#### [Task prompt]
Your task is to quote, unchanged, only the lines from the one with "make_bezel()" through the one with "obj.matrix_world = world", both ends included.

(begin)

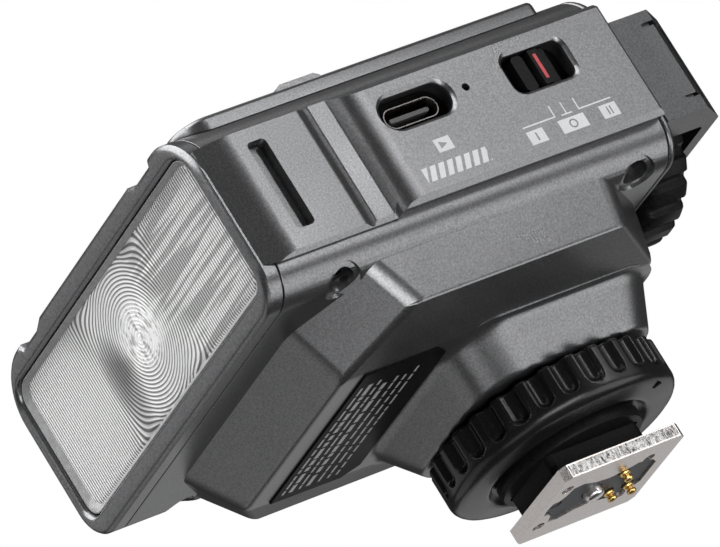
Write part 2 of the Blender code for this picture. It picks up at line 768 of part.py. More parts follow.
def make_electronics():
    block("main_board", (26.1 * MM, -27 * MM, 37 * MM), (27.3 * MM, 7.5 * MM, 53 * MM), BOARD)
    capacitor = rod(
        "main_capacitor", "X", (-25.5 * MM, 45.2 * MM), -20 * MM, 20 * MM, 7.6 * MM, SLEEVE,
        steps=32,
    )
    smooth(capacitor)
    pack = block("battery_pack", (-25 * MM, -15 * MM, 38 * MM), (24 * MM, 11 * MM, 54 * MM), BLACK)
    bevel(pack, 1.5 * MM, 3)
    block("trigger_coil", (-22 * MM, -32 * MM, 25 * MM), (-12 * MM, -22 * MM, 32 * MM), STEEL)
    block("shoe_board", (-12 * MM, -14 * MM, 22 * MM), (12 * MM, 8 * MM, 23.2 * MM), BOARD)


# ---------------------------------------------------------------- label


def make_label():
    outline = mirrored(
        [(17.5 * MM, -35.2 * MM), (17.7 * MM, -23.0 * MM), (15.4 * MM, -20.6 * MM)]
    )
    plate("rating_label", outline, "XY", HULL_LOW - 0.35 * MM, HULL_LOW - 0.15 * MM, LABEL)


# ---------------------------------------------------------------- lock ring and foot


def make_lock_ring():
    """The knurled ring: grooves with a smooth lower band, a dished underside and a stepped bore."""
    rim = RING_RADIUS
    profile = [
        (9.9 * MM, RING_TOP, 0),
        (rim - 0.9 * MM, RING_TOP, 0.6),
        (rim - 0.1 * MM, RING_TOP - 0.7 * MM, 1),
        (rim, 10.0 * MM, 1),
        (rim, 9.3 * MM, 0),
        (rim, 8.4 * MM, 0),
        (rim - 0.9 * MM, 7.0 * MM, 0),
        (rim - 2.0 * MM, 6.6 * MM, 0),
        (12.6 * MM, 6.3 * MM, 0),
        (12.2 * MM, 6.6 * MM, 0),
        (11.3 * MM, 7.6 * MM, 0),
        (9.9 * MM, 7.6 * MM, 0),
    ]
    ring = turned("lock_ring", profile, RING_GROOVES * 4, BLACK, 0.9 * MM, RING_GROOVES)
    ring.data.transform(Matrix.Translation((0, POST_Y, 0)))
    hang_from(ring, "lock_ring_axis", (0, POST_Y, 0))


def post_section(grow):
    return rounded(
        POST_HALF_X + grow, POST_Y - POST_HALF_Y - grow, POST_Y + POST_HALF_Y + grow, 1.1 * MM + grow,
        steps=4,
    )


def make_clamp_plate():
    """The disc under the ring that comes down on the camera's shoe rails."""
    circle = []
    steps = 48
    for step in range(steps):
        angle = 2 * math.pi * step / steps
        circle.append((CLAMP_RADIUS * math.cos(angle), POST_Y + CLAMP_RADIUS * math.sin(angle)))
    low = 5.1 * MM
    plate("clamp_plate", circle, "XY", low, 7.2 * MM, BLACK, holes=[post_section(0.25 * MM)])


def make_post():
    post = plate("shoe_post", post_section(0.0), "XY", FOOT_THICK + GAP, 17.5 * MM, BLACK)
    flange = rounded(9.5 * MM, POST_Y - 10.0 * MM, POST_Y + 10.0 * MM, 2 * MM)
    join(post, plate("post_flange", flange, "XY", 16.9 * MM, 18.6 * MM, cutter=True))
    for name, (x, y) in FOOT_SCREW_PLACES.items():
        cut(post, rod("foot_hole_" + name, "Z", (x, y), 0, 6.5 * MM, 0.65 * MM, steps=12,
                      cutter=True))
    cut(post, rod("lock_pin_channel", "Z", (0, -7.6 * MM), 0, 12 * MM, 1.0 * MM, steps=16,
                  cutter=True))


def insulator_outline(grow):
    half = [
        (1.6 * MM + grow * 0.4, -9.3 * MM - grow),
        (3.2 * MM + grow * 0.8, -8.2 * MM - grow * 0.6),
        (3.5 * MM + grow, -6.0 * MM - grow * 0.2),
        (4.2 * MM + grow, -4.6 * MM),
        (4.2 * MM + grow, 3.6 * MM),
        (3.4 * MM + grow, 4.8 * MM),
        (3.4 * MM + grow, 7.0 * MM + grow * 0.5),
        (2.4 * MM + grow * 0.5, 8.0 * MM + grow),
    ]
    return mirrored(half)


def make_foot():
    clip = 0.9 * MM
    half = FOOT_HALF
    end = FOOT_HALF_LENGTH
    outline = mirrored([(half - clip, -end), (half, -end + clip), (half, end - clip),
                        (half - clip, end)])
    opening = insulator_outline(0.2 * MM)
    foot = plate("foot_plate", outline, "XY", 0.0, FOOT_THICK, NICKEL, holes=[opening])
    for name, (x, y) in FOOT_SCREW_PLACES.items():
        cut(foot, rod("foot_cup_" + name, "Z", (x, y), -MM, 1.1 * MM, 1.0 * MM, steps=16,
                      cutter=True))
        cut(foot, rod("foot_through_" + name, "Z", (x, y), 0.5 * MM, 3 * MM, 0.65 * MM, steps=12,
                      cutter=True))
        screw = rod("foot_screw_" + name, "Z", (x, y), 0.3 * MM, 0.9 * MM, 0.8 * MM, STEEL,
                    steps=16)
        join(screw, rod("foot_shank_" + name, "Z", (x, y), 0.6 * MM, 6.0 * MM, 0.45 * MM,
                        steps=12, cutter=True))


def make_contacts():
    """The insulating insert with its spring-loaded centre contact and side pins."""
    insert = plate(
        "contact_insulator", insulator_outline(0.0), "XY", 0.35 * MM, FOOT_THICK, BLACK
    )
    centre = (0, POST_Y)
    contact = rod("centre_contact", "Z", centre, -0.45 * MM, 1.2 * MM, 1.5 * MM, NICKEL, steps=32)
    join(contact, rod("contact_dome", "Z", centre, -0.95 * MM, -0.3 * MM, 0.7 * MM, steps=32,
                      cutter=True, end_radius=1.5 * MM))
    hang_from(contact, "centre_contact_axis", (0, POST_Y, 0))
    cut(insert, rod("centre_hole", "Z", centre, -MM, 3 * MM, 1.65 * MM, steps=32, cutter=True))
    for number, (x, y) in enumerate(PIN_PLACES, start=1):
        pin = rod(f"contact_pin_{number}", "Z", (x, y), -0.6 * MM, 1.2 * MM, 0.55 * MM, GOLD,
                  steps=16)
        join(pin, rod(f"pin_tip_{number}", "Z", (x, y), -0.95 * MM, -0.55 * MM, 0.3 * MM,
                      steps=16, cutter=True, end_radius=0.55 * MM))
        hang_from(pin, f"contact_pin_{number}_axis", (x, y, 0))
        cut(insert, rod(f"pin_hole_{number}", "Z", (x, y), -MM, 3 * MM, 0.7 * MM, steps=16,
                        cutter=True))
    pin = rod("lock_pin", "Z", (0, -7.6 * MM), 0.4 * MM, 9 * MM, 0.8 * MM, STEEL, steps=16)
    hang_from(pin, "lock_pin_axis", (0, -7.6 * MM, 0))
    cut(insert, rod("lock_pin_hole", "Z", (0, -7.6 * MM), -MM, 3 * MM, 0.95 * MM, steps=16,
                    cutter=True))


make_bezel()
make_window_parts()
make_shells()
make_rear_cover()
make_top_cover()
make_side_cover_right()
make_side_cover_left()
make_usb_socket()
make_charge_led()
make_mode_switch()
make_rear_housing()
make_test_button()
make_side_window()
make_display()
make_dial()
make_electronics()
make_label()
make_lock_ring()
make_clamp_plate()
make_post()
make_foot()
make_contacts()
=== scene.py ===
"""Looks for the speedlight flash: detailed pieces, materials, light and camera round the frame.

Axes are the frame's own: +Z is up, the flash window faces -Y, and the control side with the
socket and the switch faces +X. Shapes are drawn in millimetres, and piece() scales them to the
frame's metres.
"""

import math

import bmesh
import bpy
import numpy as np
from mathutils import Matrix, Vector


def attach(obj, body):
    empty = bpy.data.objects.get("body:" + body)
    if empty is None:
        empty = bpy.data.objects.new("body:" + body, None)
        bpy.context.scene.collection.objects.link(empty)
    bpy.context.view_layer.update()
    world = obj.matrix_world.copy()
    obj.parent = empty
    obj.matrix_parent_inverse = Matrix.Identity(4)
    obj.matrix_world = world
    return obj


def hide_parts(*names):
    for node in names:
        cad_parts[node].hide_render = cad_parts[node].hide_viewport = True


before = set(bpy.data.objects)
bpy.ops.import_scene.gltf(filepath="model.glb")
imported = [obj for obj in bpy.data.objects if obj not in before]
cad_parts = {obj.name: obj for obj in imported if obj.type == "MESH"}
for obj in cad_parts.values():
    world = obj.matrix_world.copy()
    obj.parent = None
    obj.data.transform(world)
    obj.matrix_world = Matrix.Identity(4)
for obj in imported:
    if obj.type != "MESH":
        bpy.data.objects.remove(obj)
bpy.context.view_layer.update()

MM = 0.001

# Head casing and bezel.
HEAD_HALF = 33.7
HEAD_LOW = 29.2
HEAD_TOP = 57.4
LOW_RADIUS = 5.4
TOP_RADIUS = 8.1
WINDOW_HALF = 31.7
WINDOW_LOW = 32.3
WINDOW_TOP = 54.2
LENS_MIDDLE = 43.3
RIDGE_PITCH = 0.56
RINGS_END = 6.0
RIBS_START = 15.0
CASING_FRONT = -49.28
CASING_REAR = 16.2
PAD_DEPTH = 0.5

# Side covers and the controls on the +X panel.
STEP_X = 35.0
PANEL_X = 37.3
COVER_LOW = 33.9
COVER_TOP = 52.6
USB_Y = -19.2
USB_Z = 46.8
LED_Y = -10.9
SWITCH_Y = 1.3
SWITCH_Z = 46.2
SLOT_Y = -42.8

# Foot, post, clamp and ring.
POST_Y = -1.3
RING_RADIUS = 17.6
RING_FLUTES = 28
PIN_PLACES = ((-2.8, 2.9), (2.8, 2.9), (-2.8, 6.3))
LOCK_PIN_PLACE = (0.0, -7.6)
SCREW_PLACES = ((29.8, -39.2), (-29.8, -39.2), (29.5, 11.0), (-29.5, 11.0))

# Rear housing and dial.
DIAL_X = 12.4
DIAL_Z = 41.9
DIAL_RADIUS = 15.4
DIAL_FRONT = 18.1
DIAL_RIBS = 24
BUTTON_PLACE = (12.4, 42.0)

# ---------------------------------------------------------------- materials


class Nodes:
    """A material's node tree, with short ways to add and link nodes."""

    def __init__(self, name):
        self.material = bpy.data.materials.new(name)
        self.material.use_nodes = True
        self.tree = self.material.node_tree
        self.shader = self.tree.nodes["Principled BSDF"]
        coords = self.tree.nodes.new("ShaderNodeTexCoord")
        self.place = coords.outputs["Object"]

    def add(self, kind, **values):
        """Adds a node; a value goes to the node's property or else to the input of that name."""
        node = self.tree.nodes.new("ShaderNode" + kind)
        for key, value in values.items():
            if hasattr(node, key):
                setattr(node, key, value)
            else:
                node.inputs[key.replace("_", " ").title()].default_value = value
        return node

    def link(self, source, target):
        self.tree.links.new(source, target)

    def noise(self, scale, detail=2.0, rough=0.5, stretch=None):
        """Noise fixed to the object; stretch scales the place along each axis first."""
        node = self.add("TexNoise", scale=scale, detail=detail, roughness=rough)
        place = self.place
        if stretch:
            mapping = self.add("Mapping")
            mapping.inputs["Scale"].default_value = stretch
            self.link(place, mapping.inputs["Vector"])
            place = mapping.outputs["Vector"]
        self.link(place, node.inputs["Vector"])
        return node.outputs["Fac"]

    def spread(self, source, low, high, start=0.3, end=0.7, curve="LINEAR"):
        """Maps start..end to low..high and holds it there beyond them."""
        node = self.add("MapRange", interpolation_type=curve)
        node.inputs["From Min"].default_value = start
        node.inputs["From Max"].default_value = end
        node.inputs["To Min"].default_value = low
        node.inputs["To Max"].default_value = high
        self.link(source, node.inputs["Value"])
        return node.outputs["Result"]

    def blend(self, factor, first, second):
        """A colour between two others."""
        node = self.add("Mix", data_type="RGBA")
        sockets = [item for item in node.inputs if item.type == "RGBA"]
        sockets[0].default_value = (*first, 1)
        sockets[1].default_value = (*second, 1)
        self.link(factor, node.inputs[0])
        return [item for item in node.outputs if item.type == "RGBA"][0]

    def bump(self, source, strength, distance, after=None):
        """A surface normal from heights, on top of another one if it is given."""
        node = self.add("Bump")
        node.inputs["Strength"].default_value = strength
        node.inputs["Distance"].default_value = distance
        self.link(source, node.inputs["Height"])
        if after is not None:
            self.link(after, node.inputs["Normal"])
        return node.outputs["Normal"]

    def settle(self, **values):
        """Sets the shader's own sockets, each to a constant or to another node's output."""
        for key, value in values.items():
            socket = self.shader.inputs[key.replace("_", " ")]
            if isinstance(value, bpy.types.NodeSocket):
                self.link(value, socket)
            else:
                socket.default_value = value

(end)

#### [Solution to the exercise]
make_bezel()
make_window_parts()
make_shells()
make_rear_cover()
make_top_cover()
make_side_cover_right()
make_side_cover_left()
make_usb_socket()
make_charge_led()
make_mode_switch()
make_rear_housing()
make_test_button()
make_side_window()
make_display()
make_dial()
make_electronics()
make_label()
make_lock_ring()
make_clamp_plate()
make_post()
make_foot()
make_contacts()
=== scene.py ===
"""Looks for the speedlight flash: detailed pieces, materials, light and camera round the frame.

Axes are the frame's own: +Z is up, the flash window faces -Y, and the control side with the
socket and the switch faces +X. Shapes are drawn in millimetres, and piece() scales them to the
frame's metres.
"""

import math

import bmesh
import bpy
import numpy as np
from mathutils import Matrix, Vector


def attach(obj, body):
    empty = bpy.data.objects.get("body:" + body)
    if empty is None:
        empty = bpy.data.objects.new("body:" + body, None)
        bpy.context.scene.collection.objects.link(empty)
    bpy.context.view_layer.update()
    world = obj.matrix_world.copy()
    obj.parent = empty
    obj.matrix_parent_inverse = Matrix.Identity(4)
    obj.matrix_world = world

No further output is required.